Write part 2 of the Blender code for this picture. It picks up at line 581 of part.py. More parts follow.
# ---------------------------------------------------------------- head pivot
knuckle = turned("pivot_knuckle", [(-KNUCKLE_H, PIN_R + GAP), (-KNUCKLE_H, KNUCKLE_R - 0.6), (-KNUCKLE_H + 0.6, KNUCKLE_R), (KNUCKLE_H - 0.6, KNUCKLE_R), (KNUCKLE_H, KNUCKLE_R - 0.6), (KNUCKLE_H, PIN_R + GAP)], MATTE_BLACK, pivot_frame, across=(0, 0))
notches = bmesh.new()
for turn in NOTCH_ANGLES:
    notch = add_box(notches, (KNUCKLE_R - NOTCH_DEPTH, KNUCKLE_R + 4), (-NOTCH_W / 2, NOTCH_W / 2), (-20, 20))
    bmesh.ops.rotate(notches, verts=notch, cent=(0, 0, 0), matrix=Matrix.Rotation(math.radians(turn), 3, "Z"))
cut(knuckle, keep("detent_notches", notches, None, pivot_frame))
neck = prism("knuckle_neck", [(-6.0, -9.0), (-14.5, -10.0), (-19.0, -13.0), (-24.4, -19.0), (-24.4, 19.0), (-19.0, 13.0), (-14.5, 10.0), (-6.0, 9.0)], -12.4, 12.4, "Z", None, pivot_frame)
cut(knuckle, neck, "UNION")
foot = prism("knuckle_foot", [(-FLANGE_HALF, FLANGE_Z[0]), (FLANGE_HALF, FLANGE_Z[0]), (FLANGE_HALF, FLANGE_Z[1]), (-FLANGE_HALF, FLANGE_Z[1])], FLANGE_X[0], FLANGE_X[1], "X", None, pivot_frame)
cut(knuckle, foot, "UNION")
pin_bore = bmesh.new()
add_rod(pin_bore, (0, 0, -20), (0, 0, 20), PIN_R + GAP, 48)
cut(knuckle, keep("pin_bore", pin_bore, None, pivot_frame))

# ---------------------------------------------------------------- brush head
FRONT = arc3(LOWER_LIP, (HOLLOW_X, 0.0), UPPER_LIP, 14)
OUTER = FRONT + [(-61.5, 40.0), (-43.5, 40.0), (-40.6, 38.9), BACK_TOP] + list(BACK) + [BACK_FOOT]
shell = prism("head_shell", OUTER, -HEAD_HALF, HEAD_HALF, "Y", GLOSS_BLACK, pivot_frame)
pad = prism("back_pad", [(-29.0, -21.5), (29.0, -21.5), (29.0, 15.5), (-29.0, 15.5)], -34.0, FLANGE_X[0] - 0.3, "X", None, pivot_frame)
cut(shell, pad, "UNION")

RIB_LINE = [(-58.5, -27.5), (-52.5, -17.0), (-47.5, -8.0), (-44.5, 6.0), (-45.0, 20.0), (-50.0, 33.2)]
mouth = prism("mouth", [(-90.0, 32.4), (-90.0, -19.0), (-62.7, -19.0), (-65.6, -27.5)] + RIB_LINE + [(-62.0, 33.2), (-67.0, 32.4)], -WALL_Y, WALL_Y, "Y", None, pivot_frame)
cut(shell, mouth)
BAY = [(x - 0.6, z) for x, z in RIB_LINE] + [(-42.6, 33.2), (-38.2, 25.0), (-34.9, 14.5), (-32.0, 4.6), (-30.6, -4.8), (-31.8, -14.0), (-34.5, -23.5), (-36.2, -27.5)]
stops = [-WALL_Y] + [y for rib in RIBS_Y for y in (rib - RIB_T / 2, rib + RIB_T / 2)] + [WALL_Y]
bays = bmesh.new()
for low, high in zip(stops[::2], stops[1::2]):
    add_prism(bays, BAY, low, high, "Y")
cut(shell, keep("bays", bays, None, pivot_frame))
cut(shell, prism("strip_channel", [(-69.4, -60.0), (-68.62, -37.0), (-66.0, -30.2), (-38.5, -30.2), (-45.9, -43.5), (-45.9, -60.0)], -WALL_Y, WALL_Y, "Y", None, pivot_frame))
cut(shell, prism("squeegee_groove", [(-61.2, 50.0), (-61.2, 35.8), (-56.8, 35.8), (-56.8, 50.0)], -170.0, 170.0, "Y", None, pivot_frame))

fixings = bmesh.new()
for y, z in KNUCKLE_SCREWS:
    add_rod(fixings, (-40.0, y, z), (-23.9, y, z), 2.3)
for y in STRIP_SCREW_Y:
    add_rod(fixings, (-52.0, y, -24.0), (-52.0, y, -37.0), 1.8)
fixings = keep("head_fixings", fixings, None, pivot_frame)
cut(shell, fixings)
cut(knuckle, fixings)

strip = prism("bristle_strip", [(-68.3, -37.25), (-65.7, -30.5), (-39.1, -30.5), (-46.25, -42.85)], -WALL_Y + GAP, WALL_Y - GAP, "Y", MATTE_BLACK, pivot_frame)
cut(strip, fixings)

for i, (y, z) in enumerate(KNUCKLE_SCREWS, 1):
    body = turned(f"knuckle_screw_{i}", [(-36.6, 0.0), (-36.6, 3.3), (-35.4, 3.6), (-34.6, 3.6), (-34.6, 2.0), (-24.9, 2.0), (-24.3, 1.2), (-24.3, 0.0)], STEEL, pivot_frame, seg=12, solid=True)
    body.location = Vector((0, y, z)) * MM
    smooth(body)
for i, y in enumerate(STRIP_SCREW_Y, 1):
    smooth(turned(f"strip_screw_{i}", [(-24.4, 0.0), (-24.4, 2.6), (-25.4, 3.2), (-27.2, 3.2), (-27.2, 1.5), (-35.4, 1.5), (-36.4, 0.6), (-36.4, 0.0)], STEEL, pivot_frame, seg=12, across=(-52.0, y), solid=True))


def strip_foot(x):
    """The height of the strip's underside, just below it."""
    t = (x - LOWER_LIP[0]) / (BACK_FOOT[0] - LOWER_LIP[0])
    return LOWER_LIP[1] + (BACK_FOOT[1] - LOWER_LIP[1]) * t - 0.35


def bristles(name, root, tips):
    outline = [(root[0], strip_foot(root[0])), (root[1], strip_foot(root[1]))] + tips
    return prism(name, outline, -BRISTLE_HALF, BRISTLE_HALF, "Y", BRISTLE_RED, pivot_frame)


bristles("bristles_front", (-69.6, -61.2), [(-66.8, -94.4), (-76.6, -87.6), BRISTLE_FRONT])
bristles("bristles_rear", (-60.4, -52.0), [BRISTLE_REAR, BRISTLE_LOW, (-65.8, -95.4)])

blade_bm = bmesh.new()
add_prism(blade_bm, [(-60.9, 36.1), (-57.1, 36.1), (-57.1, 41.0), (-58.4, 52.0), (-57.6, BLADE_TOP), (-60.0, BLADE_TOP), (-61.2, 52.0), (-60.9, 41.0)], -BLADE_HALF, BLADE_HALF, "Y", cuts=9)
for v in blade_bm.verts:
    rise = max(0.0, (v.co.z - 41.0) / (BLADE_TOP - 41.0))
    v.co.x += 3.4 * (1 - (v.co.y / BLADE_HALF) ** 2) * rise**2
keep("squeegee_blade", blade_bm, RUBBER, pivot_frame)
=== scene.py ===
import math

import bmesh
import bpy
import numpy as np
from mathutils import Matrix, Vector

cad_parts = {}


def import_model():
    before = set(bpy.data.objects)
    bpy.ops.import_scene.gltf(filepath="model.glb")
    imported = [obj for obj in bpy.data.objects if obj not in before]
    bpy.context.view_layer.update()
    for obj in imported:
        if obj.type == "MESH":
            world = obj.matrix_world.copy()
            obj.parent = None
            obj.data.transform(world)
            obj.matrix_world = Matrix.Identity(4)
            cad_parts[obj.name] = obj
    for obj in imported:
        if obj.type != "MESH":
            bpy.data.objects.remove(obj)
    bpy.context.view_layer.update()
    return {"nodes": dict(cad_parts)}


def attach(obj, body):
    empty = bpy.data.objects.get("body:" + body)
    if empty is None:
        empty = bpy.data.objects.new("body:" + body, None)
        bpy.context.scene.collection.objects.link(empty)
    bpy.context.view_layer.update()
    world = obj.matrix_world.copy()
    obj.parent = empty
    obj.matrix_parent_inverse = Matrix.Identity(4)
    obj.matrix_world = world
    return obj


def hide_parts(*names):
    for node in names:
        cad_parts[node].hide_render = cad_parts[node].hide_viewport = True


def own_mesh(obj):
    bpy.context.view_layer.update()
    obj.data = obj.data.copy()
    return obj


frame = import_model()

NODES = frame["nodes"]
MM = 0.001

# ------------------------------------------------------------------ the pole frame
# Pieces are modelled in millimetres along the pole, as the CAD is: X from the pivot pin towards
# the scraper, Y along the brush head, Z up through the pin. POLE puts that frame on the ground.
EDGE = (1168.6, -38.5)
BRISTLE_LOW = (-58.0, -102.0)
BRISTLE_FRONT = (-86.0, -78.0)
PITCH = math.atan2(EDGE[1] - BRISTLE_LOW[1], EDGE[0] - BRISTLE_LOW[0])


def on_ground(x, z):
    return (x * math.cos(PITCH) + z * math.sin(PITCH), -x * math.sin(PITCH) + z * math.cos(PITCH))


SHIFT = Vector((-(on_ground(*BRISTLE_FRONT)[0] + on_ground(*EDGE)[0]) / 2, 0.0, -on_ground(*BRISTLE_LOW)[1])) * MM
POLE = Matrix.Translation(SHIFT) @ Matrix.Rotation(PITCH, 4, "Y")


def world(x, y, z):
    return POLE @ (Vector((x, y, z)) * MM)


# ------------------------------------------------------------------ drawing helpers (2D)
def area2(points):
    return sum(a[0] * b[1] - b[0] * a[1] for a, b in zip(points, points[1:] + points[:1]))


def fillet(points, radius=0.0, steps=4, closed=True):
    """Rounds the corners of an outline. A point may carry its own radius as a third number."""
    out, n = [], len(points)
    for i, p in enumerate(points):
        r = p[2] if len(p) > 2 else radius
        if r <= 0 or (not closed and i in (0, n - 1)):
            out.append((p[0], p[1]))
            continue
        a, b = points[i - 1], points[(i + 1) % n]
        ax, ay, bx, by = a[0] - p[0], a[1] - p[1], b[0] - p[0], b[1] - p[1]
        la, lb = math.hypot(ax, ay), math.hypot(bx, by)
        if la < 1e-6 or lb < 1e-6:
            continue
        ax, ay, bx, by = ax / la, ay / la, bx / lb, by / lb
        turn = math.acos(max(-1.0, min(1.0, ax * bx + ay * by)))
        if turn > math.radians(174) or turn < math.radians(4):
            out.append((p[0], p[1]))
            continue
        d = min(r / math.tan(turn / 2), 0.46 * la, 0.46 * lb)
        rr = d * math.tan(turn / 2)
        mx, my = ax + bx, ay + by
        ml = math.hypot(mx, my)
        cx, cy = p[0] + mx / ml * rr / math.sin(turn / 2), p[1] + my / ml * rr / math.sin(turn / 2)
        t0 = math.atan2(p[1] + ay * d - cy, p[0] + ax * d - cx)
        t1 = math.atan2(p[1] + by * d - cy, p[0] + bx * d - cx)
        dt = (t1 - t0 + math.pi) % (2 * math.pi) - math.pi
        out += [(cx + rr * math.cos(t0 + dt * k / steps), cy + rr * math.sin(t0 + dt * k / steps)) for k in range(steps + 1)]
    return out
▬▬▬
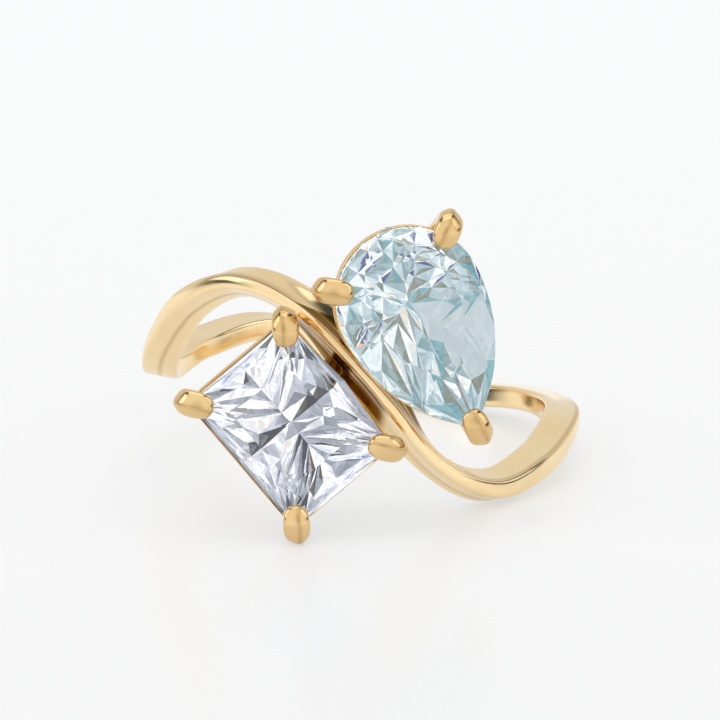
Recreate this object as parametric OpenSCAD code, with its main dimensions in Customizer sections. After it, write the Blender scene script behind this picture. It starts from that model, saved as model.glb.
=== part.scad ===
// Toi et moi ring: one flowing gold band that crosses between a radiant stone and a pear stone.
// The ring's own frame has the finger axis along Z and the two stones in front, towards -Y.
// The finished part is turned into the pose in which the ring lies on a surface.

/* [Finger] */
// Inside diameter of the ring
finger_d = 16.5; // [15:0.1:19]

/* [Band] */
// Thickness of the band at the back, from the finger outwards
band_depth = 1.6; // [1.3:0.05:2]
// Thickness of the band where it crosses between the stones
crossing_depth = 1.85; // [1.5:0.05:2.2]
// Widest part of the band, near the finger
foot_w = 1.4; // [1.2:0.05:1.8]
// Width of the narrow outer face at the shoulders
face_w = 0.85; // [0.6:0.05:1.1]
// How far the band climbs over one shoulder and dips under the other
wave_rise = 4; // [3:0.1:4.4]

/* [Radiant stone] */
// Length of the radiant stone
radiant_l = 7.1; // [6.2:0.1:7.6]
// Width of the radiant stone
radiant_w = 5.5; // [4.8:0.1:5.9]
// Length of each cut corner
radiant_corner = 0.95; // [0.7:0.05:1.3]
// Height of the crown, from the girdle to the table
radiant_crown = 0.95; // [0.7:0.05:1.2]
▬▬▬
Task statement: Exactly repeat the lines from the line with "blade_bm = bmesh.new()" to the line with "for node in", including both, and output nothing else.

Correct answer:
blade_bm = bmesh.new()
add_prism(blade_bm, [(-60.9, 36.1), (-57.1, 36.1), (-57.1, 41.0), (-58.4, 52.0), (-57.6, BLADE_TOP), (-60.0, BLADE_TOP), (-61.2, 52.0), (-60.9, 41.0)], -BLADE_HALF, BLADE_HALF, "Y", cuts=9)
for v in blade_bm.verts:
    rise = max(0.0, (v.co.z - 41.0) / (BLADE_TOP - 41.0))
    v.co.x += 3.4 * (1 - (v.co.y / BLADE_HALF) ** 2) * rise**2
keep("squeegee_blade", blade_bm, RUBBER, pivot_frame)
=== scene.py ===
import math

import bmesh
import bpy
import numpy as np
from mathutils import Matrix, Vector

cad_parts = {}


def import_model():
    before = set(bpy.data.objects)
    bpy.ops.import_scene.gltf(filepath="model.glb")
    imported = [obj for obj in bpy.data.objects if obj not in before]
    bpy.context.view_layer.update()
    for obj in imported:
        if obj.type == "MESH":
            world = obj.matrix_world.copy()
            obj.parent = None
            obj.data.transform(world)
            obj.matrix_world = Matrix.Identity(4)
            cad_parts[obj.name] = obj
    for obj in imported:
        if obj.type != "MESH":
            bpy.data.objects.remove(obj)
    bpy.context.view_layer.update()
    return {"nodes": dict(cad_parts)}


def attach(obj, body):
    empty = bpy.data.objects.get("body:" + body)
    if empty is None:
        empty = bpy.data.objects.new("body:" + body, None)
        bpy.context.scene.collection.objects.link(empty)
    bpy.context.view_layer.update()
    world = obj.matrix_world.copy()
    obj.parent = empty
    obj.matrix_parent_inverse = Matrix.Identity(4)
    obj.matrix_world = world
    return obj


def hide_parts(*names):
    for node in names:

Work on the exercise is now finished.